# Should I add an undergravel filter as well?



## MSDdivers (Nov 24, 2014)

I purchased a 104 gallon tank that came with a top filter, but I will also use my old Fluval 404. I would like at add Malawi cichlids.

Should I add an undergravel filter as well?


----------



## Deeda (Oct 12, 2012)

Hi and Welcome to C-F!!!

Are you planning on using sand or gravel as the substrate in this tank?


----------



## MSDdivers (Nov 24, 2014)

Deeda said:


> Hi and Welcome to C-F!!!
> 
> Are you planning on using sand or gravel as the substrate in this tank?


Thank you for the welcome, I plan to use gravel.


----------



## Deeda (Oct 12, 2012)

An UG filter will work fine with gravel but you won't experience the more natural behavior of the fish unless you use sand. The cichlids would also probably move the gravel around and potentially uncover the UG filter plate exposing it to view. If you already have the UG filter and the gravel, go ahead and use them if you want.


----------



## MSDdivers (Nov 24, 2014)

Deeda said:


> An UG filter will work fine with gravel but you won't experience the more natural behavior of the fish unless you use sand. The cichlids would also probably move the gravel around and potentially uncover the UG filter plate exposing it to view. If you already have the UG filter and the gravel, go ahead and use them if you want.

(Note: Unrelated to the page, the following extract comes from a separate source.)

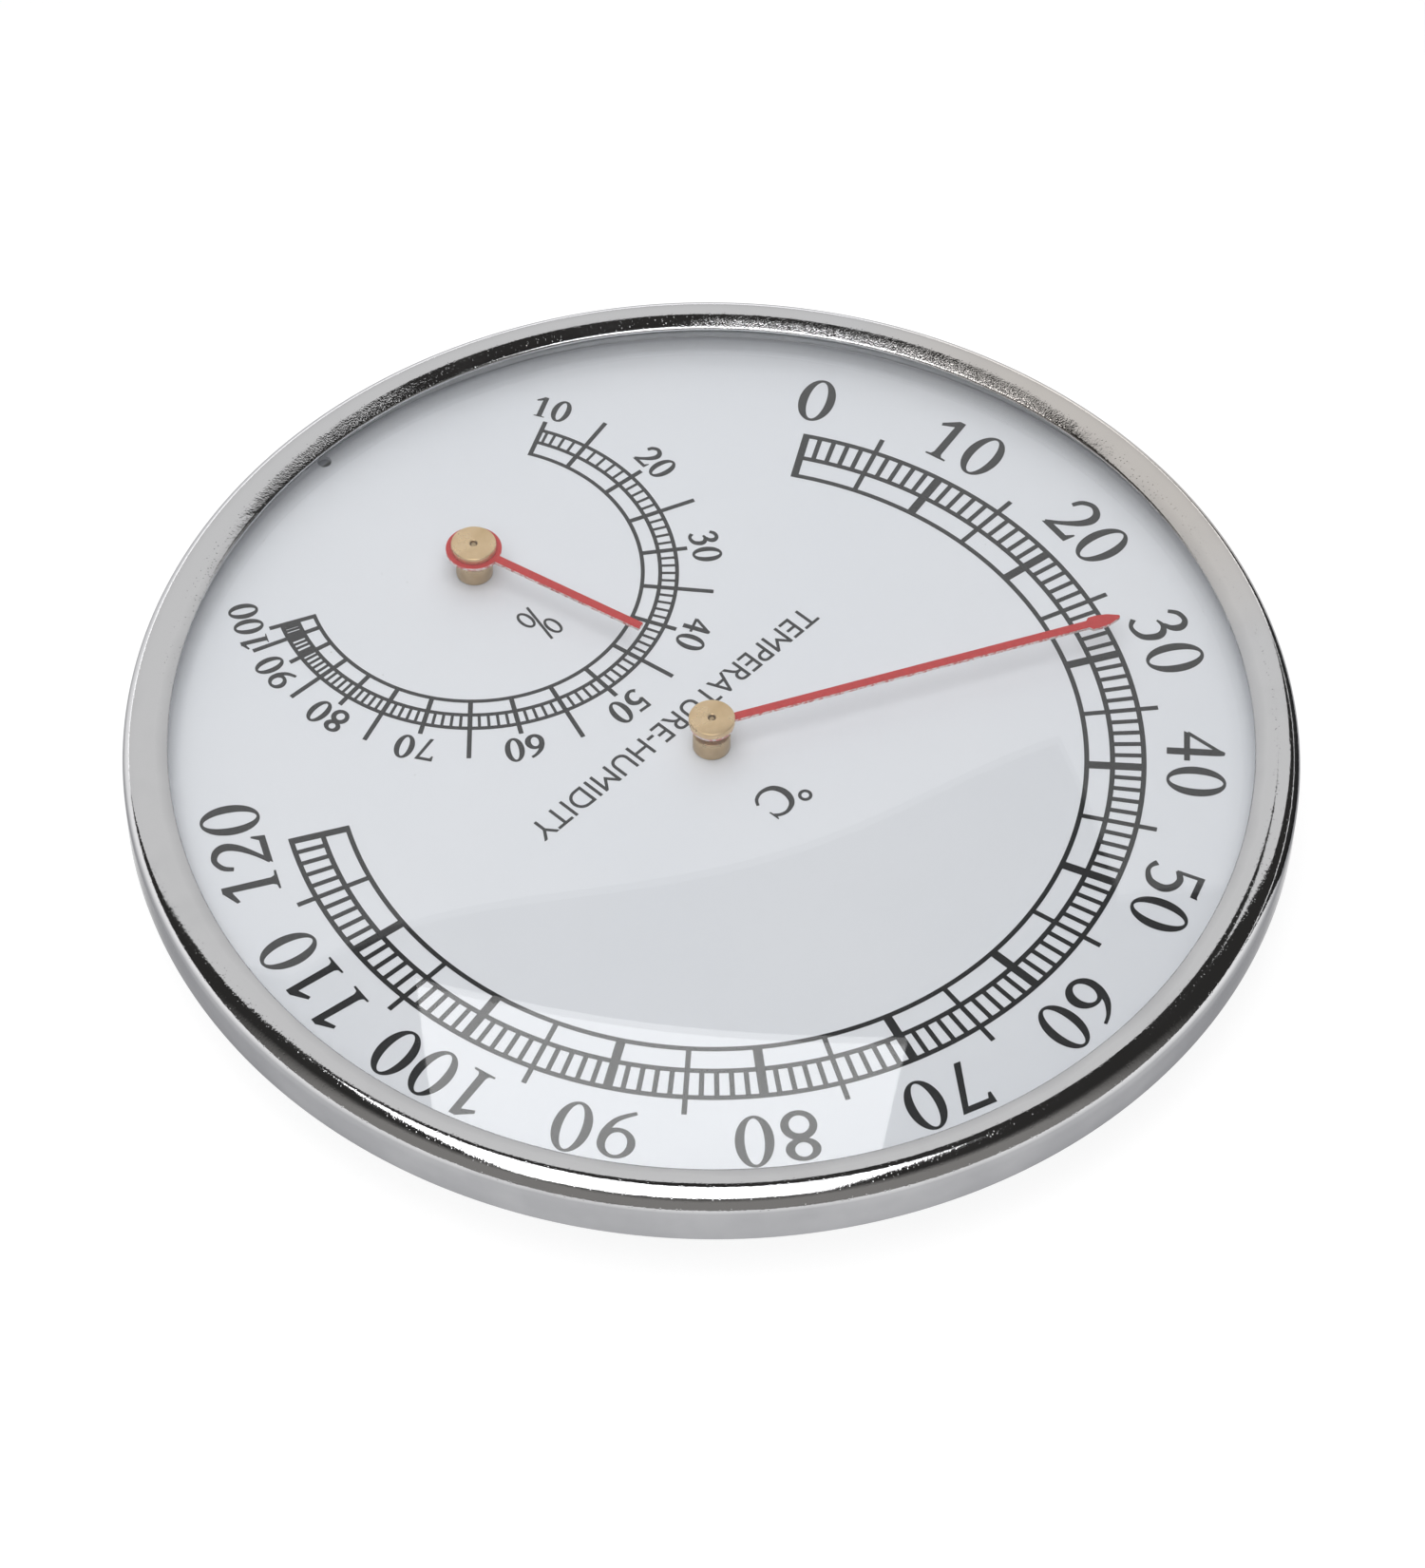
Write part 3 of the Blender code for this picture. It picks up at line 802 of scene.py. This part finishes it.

No I have not purchased the UG filter; I guess I should continue without it.
In what way will the gravel affect the natural behavior of the fish?


----------



## Deeda (Oct 12, 2012)

Many cichlids naturally move the substrate around to suit their purposes or to sift through the substrate looking for food so it is usually recommended to use sand or a fine gravel. Larger size gravel is a bit more difficult to move around, depending on the size of the fish and it can also trap uneaten food and feces which will then necessitate more frequent gravel cleaning to remove the debris.

Many people use gravel and are happy with the look of it so it is really a personal preference. I prefer using sand because I find it more natural looking and the fish I keep seem to enjoy it.


----------



## The Cichlid Guy (Oct 18, 2014)

I second Deeda. It's intriguing to watch your cichlids sift the sand through their gills like a goby, and it's even been suggested that they may consume small portions of sand to aid in digestion.


----------



## coenb (Mar 24, 2013)

I think it's not only intriguing, but the fish need it to "flush" their gills. Although the carnivores do not.


----------



## MSDdivers (Nov 24, 2014)

Thank you all for your help


----------



## Fishpapa (Dec 2, 2014)

Absolutely do not use an under gravel filter. ACs love to rearrange their environment, and will likely uncover portions of the plates. In addition, the area below the filter plate eventually becomes clogged with waste, and you will have to do a complete tear down in order to clean it out. Worst of all, the area below the plate becomes a nitrate producing factory. Stick with a couple of canisters.


----------